Таким образом оказывается, что наличие многозначности и сохранение специфических лексических черт может служить диагностическим критерием для реконструкции истории грамматических элементов, в том числе в языках, сведения об истории которых скудны или вовсе отсутствуют. Так, наличие у формы будущего времени оттенка необходимости или намерения является типологически надежным указанием на природу лексического источника, к которому восходит эта форма (Bybee and Pagliuca 1987; Bybee, Pagliuca and Perkins 1991; глава 7). Когда будет накоплено достаточно типологических данных для того, чтобы установить возможные пути языковых изменений, понятие «воз­можный путь грамматикализации» можно будет применять при реконструкции для различения следов исходных значений и более поздних этапов развития на пути грамматикализации. Тогда, параллельно использованию понятия «возмож­ного звукового изменения» в фонологической реконструкции, мы получим эффективную методику реконструкции грамматического значения.

Как и сохранение следов прежнего значения, модели многозначности (patterns of multiple uses) представляют собой своего рода археологическое свидетельство и тем самым могут использоваться для восстановления ранних периодов развития. Так же, как полные и сокращенные фонетические формы конкретных грамов и лексем являются синхронными отпечатками их истории, так и в моделях многозначности воплощается часть семантической истории грамматического показателя, причем прежние свойства продолжают проявляться даже тогда, когда основные контексты употребления грама меняются. Реконструкции поддается, тем самым, не только информация о лексической конструкции — источнике показателя, но и о стадиях его постепенного развития.

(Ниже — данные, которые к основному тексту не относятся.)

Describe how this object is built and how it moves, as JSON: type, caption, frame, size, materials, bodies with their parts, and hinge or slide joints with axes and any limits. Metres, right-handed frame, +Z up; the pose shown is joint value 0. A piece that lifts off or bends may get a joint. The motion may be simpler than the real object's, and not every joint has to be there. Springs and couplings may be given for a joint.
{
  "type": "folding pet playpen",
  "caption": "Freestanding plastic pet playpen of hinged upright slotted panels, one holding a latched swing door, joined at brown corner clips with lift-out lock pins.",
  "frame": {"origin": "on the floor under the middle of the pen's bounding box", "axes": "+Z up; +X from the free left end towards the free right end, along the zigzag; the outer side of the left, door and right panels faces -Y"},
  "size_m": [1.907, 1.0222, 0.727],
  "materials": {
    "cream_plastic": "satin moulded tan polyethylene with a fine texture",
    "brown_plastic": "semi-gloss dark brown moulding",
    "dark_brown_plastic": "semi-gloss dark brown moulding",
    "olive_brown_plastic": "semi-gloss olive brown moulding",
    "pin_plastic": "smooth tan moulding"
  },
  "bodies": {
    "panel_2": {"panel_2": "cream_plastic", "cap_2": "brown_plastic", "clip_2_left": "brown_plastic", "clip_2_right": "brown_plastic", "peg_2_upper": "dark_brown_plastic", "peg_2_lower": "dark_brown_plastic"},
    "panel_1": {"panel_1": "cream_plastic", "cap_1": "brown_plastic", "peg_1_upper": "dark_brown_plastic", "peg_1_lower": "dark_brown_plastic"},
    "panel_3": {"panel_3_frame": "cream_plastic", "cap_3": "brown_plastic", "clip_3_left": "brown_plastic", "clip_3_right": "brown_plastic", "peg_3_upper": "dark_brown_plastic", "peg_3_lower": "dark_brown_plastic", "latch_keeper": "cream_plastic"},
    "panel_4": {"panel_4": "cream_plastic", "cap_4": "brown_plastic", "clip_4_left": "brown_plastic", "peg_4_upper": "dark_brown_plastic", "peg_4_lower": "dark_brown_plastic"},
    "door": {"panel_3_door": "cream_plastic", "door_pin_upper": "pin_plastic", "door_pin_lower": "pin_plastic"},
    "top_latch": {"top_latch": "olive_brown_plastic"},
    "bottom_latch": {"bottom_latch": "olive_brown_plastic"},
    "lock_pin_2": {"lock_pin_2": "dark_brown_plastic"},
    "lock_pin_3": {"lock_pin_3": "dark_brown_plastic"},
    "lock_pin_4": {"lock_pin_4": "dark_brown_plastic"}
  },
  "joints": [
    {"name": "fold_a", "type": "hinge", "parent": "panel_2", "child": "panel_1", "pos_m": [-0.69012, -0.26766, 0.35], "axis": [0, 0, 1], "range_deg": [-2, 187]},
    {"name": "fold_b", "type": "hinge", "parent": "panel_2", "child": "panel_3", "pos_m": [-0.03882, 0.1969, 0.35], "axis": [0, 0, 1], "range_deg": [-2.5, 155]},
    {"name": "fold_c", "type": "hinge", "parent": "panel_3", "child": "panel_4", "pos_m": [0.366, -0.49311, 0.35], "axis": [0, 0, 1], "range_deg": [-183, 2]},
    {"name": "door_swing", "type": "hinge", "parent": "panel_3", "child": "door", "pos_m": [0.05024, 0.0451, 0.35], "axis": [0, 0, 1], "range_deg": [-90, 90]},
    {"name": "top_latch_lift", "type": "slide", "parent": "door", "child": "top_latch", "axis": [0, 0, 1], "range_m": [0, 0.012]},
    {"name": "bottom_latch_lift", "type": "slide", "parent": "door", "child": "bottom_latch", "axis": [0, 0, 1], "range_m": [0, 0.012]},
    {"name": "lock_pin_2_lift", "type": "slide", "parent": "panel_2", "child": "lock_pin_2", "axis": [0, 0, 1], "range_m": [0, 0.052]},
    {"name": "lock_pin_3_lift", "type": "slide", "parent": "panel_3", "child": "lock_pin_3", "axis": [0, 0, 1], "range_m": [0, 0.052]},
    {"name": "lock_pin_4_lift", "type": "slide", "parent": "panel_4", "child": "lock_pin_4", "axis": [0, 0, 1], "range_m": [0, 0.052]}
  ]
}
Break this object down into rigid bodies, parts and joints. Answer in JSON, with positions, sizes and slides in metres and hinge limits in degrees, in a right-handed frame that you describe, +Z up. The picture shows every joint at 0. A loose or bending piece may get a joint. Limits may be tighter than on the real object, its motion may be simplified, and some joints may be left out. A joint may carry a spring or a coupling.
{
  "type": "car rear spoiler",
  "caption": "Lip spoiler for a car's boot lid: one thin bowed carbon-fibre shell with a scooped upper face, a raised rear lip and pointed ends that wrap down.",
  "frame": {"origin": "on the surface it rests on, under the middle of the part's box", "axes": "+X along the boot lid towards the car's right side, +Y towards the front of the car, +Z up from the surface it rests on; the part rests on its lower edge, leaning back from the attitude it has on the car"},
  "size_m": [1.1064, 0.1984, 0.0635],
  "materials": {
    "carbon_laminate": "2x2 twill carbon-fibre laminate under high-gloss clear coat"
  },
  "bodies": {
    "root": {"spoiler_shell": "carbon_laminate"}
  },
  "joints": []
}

Описанный метод применяется в нашей книге как средство установления путей развития и источников синхронных грамматических показателей. Для целей типологического сопоставления были выбраны 76 максимально далеких друг от друга языков, и вся информация, которая содержалась в имеющихся синхронных описаниях этих языков, была тщательно изучена (см. главу 2). Однако, как фонологическая реконструкция основывается на сведениях о уже документированных изменениях, так и наше понимание возможных путей грамматикализации в значительной мере опирается на уже засвидетельствованные случаи изменений. Мы, тем самым, используем то, что известно о развитии индоевропейских и других хорошо документированных языков наряду со сведениями из нашей контрольной выборки. Хотя разумно использовать любую доступную информацию или методику, существует определенная опасность искажения результатов под влиянием данных о наиболее известных языках.

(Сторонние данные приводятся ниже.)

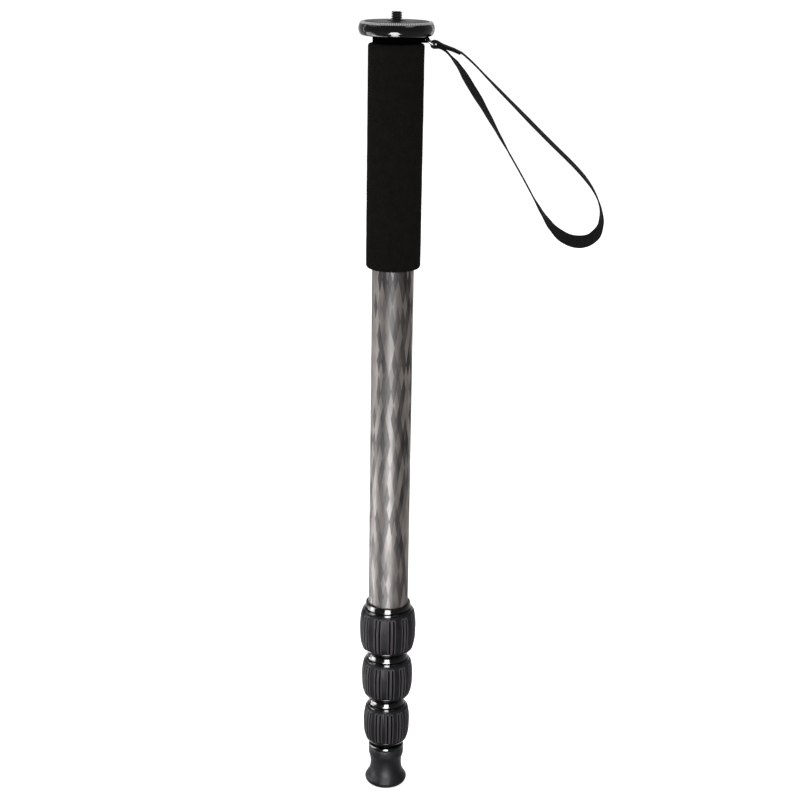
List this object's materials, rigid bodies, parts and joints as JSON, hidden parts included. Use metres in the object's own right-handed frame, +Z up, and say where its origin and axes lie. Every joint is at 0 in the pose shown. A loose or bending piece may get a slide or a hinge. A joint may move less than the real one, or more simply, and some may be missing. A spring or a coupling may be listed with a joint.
{
  "type": "camera monopod",
  "caption": "Collapsed camera monopod of nested carbon tubes with twist locks, a foam grip, a round platform with a camera stud, a rubber foot and a webbing wrist strap.",
  "frame": {"origin": "centre of the rubber foot's sole, on the floor that the monopod stands on", "axes": "+Z up along the tubes towards the camera stud, +X towards the wrist strap, -Y towards the viewer of the picture"},
  "size_m": [0.1446, 0.0438, 0.493],
  "materials": {
    "black_aluminium": "gloss black anodised",
    "steel": "satin steel",
    "black_rubber": "matte moulded rubber",
    "foam": "matte closed-cell foam",
    "carbon_tube": "satin carbon fibre",
    "guide_plastic": "smooth moulded nylon",
    "webbing": "woven nylon webbing"
  },
  "bodies": {
    "upper": {"platform_disc": "black_aluminium", "platform_pad": "black_rubber", "camera_screw": "steel", "top_hub": "black_aluminium", "strap_eye": "black_aluminium", "foam_grip": "foam", "main_tube": "carbon_tube", "lock_1_sleeve": "black_aluminium", "lock_1_clamp": "guide_plastic"},
    "strap": {"strap_link": "steel", "strap_tab": "webbing", "wrist_strap": "webbing"},
    "collar_1": {"lock_1_collar": "black_aluminium", "lock_1_grip": "black_rubber"},
    "section_2": {"tube_2": "carbon_tube", "tube_2_bush": "guide_plastic", "lock_2_sleeve": "black_aluminium", "lock_2_clamp": "guide_plastic"},
    "collar_2": {"lock_2_collar": "black_aluminium", "lock_2_grip": "black_rubber"},
    "section_3": {"tube_3": "carbon_tube", "tube_3_bush": "guide_plastic", "lock_3_sleeve": "black_aluminium", "lock_3_clamp": "guide_plastic"},
    "collar_3": {"lock_3_collar": "black_aluminium", "lock_3_grip": "black_rubber"},
    "section_4": {"tube_4": "carbon_tube", "tube_4_bush": "guide_plastic", "foot_ferrule": "black_aluminium", "foot_stud": "steel", "rubber_foot": "black_rubber"}
  },
  "joints": [
    {"name": "strap_swing", "type": "hinge", "parent": "upper", "child": "strap", "pos_m": [0.0172, 0, 0.47745], "axis": [0, 1, 0], "range_deg": [-20, 30]},
    {"name": "collar_1_turn", "type": "hinge", "parent": "upper", "child": "collar_1", "pos_m": [0, 0, 0.1], "axis": [0, 0, -1], "range_deg": [0, 90]},
    {"name": "section_2_slide", "type": "slide", "parent": "upper", "child": "section_2", "axis": [0, 0, -1], "range_m": [0, 0.329]},
    {"name": "collar_2_turn", "type": "hinge", "parent": "section_2", "child": "collar_2", "pos_m": [0, 0, 0.07], "axis": [0, 0, -1], "range_deg": [0, 90]},
    {"name": "section_3_slide", "type": "slide", "parent": "section_2", "child": "section_3", "axis": [0, 0, -1], "range_m": [0, 0.354]},
    {"name": "collar_3_turn", "type": "hinge", "parent": "section_3", "child": "collar_3", "pos_m": [0, 0, 0.04], "axis": [0, 0, -1], "range_deg": [0, 90]},
    {"name": "section_4_slide", "type": "slide", "parent": "section_3", "child": "section_4", "axis": [0, 0, -1], "range_m": [0, 0.378]}
  ]
}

1.4.6. Семантическая редукция и фонологическая редукция

Выше уже отмечалось, что семантическая история может быть до определенной степени понята и реконструирована на основе модели многозначности грама, во многом подобно тому, как фонетическая история лексемы или грама может быть понята по его полному и сокращенному фонетическим вариантам. Взаимосвязь между семантическим и фонетическим развитием является, однако, куда более тесной, чем показывает приведенная аналогия. Мы уже показали, что семантическая эволюция грамов, начиная от их лексических источников и далее через промежуточные стадии развития к полной «зрелости», может быть охарактеризована в терминах последовательных этапов генерализации, или семантической редукции. Нам осталось предоставить подтверждение той гипотезе, которая была предложена выше — а именно, что параллельно семантической редукции происходит редукция фонетическая.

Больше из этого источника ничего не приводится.